Mais, si elle est secrètement gardée depuis des siècles, la composition de tout émail est aussi propre à chaque artisan. Quant à la teinte et à la transparence finales, elles dépendent autant de la quantité d’oxydes ajoutée que des composants initiaux des frittes de verre apposées sur le métal, de la température et du type de four, du refroidissement imposé au matériau en sortie de cuisson… donc du savoir-faire et de la fantaisie de l’artiste, et du hasard. D’un point de vue chimique, l’émail est un produit minéral, ce qui lui confère sa résistance à la chaleur, aux agressions chimiques, aux intempéries, aux chocs thermiques, des propriétés exceptionnelles qui assurent son intégrité et la pérennité tout à fait remarquable de ses couleurs.

La présence de l’émail à l’atelier Nour Mira.

Relativement délaissé dans la création de bijoux contemporains en dépit de sa longévité et de sa versatilité, il tenait à cœur à l’atelier Nour Mira de perpétuer ce procédé millénaire, avec son aspect aléatoire lui conférant toute sa singularité, et d’entretenir et de transmettre ce savoir-faire dans les collections de bijoux de la marque.
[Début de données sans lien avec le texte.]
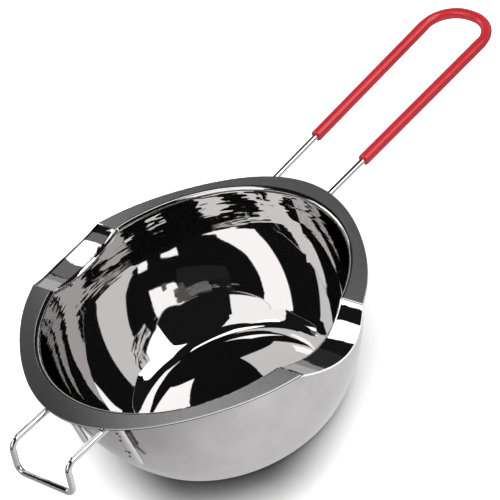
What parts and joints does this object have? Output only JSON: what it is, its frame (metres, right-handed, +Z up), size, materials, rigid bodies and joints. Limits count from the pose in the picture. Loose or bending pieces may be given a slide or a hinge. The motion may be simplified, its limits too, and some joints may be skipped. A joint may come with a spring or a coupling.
{
  "type": "candle wax melter",
  "caption": "Double boiler pouring bowl for melting candle wax, with pressed spouts in its flange, a long sleeved wire handle and a wire hook that rests on a pot's rim.",
  "frame": {"origin": "centre of the flat base's underside, on the table", "axes": "+X from the bowl's centre along the handle, +Z up through the bowl's mouth, +Y to one of the two pouring spouts"},
  "size_m": [0.2789, 0.1506, 0.0578],
  "materials": {
    "bowl_steel": "mirror polished inside, satin outside and on the flange",
    "wire_steel": "polished round wire",
    "weld_steel": "rough weld beads, slightly darkened",
    "silicone": "satin red silicone"
  },
  "bodies": {
    "root": {"bowl": "bowl_steel", "handle_wire": "wire_steel", "rest_hook": "wire_steel", "grip_sleeve": "silicone", "handle_welds": "weld_steel", "hook_welds": "weld_steel"}
  },
  "joints": []
}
Ainsi, vous trouverez des pièces présentant des techniques différentes de l’émaillage :

  • L’émail transparent, qui s’utilise en fine couche et dont la transparence laisse voir la couleur du fond métallique, dans notre atelier de l’argent ou de l’or. En superposant les couches d’émaux transparents à travers plusieurs cuissons, on obtient des nuances dont la moire et les irisations sont sans pareille.
  • L’émail cloisonné : fabriqué à l’aide d’une plaque de fond sur laquelle sont soudées de petites lames de manière à former les figures que l’on veut obtenir. La réunion de ces lames produit des cases dans chacune desquelles on dépose l’émail en poudre (chaque couleur dans sa case). À la cuisson, l’émail fond et les lames ou cloisons le retiennent dans ces contours, et empêchent le mélange des couleurs. Lorsque les cases sont formées, non par des lames soudées de champ sur le fond, mais par des cavités creusées au ciseau dans l’épaisseur de cette plaque même, on dit que l’émail est champlevé.
  • L’émail peint : pas de cloison, les différentes teintes sont appliquées les unes à côté des autres, et on parvient ainsi à un effet fondu.

L’émail est notamment présent dans la collection sur la Chevalière Mirage et la bague Soul Love.